Below are some records; reproduce every one of them exactly.

[3D code data]
============================================================
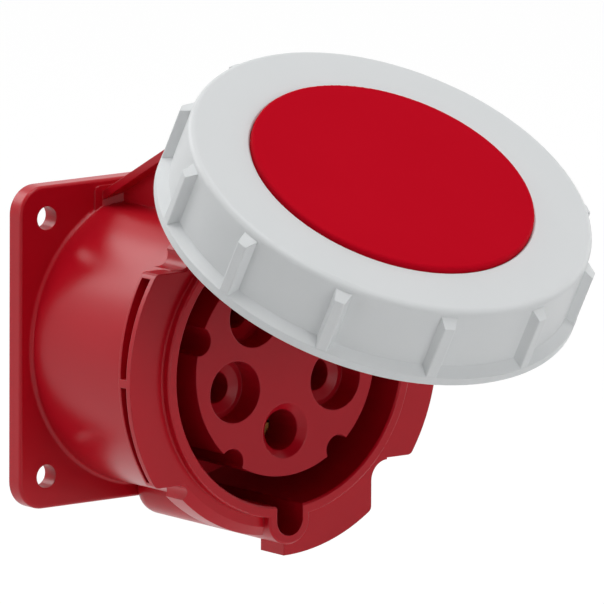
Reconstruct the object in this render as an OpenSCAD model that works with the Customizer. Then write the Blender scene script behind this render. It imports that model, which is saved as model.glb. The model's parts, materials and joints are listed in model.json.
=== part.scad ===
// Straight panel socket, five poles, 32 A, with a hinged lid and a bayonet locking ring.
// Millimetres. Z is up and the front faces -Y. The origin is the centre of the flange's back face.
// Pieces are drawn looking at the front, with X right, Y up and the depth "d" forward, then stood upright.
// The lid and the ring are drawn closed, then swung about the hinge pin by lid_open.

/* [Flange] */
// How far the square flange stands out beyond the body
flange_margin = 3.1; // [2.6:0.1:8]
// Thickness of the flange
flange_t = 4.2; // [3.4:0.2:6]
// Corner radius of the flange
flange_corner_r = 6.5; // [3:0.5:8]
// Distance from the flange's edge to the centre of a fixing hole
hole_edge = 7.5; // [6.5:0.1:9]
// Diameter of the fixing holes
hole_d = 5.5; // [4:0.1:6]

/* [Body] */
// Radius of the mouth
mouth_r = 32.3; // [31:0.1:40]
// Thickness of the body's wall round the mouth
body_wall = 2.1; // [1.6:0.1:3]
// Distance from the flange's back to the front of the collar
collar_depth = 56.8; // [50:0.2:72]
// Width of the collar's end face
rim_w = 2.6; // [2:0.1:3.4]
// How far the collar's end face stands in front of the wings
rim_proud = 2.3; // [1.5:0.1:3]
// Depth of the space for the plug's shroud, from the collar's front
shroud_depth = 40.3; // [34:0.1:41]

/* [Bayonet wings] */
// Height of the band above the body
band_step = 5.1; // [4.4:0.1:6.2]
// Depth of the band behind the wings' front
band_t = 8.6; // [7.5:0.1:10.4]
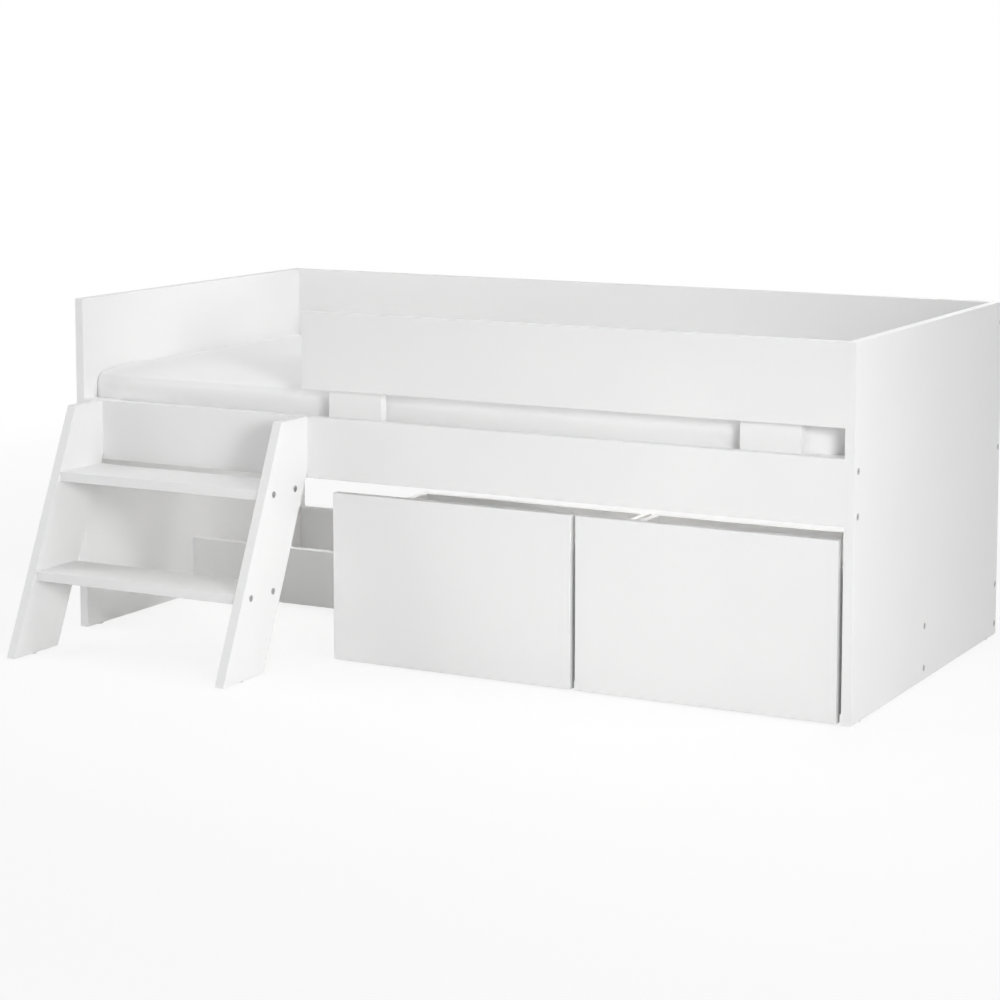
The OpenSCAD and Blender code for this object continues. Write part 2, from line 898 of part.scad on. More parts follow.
============================================================
■ COMPLETED TASK ■
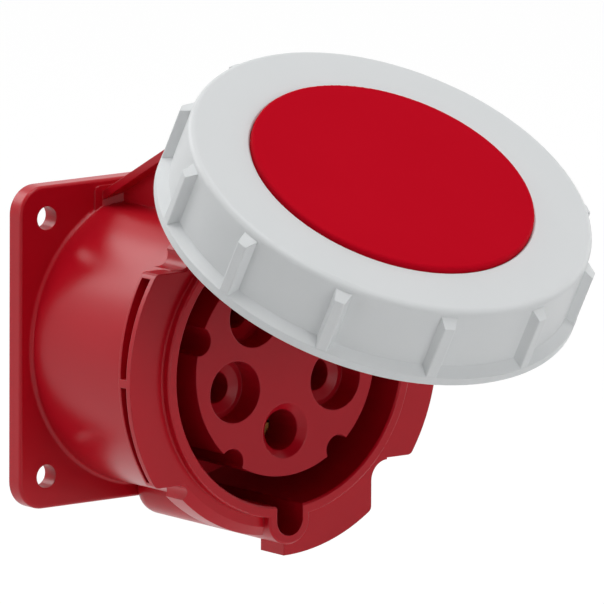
Reconstruct the object in this render as an OpenSCAD model that works with the Customizer. Then write the Blender scene script behind this render. It imports that model, which is saved as model.glb. The model's parts, materials and joints are listed in model.json.
=== part.scad ===
// Straight panel socket, five poles, 32 A, with a hinged lid and a bayonet locking ring.
// Millimetres. Z is up and the front faces -Y. The origin is the centre of the flange's back face.
// Pieces are drawn looking at the front, with X right, Y up and the depth "d" forward, then stood upright.
// The lid and the ring are drawn closed, then swung about the hinge pin by lid_open.

/* [Flange] */
// How far the square flange stands out beyond the body
flange_margin = 3.1; // [2.6:0.1:8]
// Thickness of the flange
flange_t = 4.2; // [3.4:0.2:6]
// Corner radius of the flange
flange_corner_r = 6.5; // [3:0.5:8]
// Distance from the flange's edge to the centre of a fixing hole
hole_edge = 7.5; // [6.5:0.1:9]
// Diameter of the fixing holes
hole_d = 5.5; // [4:0.1:6]

/* [Body] */
// Radius of the mouth
mouth_r = 32.3; // [31:0.1:40]
// Thickness of the body's wall round the mouth
body_wall = 2.1; // [1.6:0.1:3]
// Distance from the flange's back to the front of the collar
collar_depth = 56.8; // [50:0.2:72]
// Width of the collar's end face
rim_w = 2.6; // [2:0.1:3.4]
// How far the collar's end face stands in front of the wings
rim_proud = 2.3; // [1.5:0.1:3]
// Depth of the space for the plug's shroud, from the collar's front
shroud_depth = 40.3; // [34:0.1:41]

/* [Bayonet wings] */
// Height of the band above the body
band_step = 5.1; // [4.4:0.1:6.2]
// Depth of the band behind the wings' front
band_t = 8.6; // [7.5:0.1:10.4]
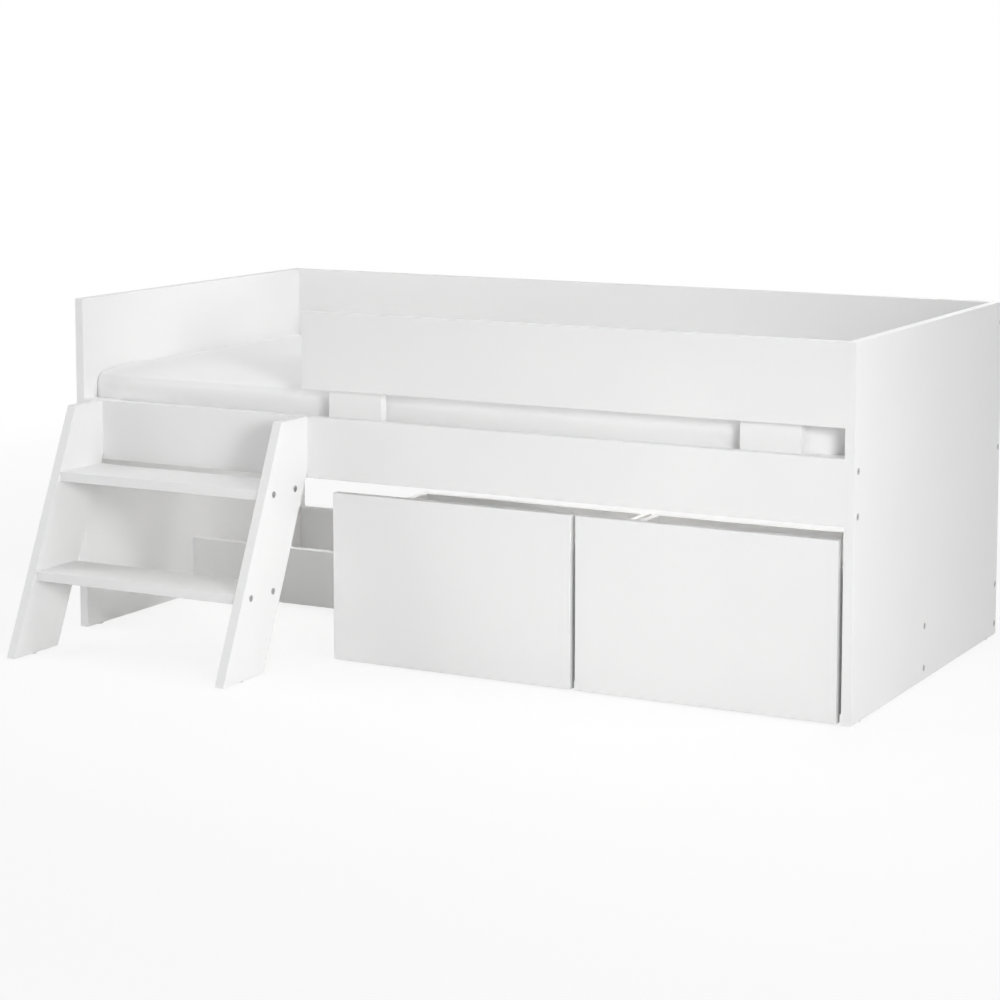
The OpenSCAD and Blender code for this object continues. Write part 2, from line 898 of part.scad on. More parts follow.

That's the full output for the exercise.